** Task requirements **
Going from the top of the data below, give again each line through the one containing "# --- Cup holder", both ends kept.

** Data excerpt **
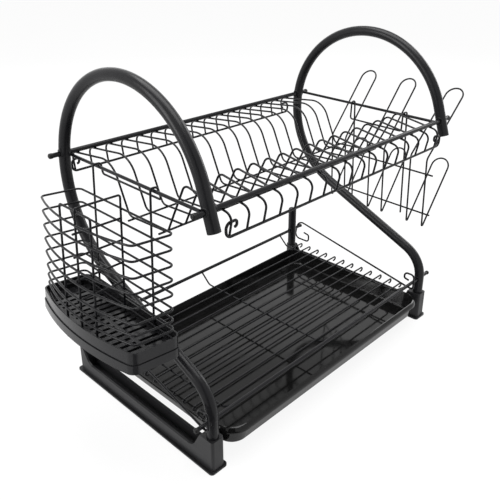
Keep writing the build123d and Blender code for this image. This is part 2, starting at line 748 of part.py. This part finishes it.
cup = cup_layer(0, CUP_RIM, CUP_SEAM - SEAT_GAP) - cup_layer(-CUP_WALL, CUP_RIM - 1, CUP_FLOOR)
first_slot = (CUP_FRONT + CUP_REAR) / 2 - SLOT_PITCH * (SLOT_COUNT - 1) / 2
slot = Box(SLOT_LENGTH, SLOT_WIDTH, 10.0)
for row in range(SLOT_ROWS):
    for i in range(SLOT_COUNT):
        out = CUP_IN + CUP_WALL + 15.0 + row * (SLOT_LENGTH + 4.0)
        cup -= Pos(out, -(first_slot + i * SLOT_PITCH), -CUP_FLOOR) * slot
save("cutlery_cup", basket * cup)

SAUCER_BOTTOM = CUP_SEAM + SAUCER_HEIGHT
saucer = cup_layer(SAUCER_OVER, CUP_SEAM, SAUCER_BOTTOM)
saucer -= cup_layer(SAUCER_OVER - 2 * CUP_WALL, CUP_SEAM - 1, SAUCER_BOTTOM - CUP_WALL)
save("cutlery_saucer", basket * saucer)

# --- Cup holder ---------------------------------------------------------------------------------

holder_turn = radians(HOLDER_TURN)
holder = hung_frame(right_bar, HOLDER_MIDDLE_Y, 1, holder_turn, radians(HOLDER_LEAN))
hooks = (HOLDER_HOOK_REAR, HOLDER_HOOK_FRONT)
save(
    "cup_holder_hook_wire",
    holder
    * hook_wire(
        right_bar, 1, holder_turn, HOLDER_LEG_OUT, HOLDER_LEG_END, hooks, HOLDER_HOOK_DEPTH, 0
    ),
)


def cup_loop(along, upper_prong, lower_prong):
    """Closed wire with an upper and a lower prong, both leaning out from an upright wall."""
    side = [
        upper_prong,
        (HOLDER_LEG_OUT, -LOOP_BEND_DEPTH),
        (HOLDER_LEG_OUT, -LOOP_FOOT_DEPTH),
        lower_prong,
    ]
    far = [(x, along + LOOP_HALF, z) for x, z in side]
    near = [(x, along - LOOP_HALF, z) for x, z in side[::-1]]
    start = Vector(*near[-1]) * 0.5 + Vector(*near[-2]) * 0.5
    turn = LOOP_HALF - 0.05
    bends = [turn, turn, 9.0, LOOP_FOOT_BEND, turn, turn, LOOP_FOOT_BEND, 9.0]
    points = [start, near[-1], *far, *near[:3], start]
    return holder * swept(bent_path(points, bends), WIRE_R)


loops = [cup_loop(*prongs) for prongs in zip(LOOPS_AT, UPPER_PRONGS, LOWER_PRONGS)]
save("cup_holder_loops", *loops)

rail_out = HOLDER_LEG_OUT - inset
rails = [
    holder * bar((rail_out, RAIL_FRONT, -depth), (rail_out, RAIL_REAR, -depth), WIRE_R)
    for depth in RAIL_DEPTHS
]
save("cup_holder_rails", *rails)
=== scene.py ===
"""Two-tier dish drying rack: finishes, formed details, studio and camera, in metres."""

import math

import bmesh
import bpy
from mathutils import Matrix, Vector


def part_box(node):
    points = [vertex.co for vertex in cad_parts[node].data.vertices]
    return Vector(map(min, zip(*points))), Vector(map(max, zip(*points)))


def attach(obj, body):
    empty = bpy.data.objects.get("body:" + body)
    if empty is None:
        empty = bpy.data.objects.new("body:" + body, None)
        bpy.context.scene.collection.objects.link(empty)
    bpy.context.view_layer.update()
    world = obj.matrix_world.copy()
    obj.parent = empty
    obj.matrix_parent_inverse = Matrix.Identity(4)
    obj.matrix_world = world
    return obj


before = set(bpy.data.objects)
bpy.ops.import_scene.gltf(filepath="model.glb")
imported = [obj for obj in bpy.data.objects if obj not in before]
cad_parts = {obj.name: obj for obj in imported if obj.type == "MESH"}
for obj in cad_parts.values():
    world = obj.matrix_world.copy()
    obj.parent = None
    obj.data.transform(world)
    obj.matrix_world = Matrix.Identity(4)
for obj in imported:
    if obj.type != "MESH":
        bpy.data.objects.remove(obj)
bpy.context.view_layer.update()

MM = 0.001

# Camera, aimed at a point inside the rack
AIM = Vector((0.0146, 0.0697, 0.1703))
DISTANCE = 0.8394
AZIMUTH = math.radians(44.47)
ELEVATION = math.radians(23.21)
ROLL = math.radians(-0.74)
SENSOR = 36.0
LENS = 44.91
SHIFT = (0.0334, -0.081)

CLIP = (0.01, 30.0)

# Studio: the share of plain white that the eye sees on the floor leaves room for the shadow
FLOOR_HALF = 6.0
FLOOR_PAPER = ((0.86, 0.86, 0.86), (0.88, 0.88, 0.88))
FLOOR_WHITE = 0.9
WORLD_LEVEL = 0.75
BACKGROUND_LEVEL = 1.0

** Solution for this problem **
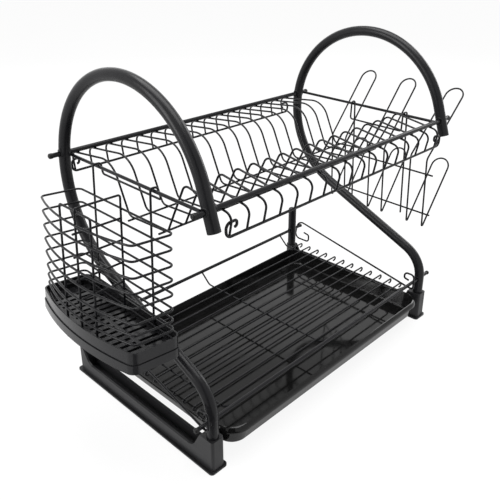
Keep writing the build123d and Blender code for this image. This is part 2, starting at line 748 of part.py. This part finishes it.
cup = cup_layer(0, CUP_RIM, CUP_SEAM - SEAT_GAP) - cup_layer(-CUP_WALL, CUP_RIM - 1, CUP_FLOOR)
first_slot = (CUP_FRONT + CUP_REAR) / 2 - SLOT_PITCH * (SLOT_COUNT - 1) / 2
slot = Box(SLOT_LENGTH, SLOT_WIDTH, 10.0)
for row in range(SLOT_ROWS):
    for i in range(SLOT_COUNT):
        out = CUP_IN + CUP_WALL + 15.0 + row * (SLOT_LENGTH + 4.0)
        cup -= Pos(out, -(first_slot + i * SLOT_PITCH), -CUP_FLOOR) * slot
save("cutlery_cup", basket * cup)

SAUCER_BOTTOM = CUP_SEAM + SAUCER_HEIGHT
saucer = cup_layer(SAUCER_OVER, CUP_SEAM, SAUCER_BOTTOM)
saucer -= cup_layer(SAUCER_OVER - 2 * CUP_WALL, CUP_SEAM - 1, SAUCER_BOTTOM - CUP_WALL)
save("cutlery_saucer", basket * saucer)

# --- Cup holder ---------------------------------------------------------------------------------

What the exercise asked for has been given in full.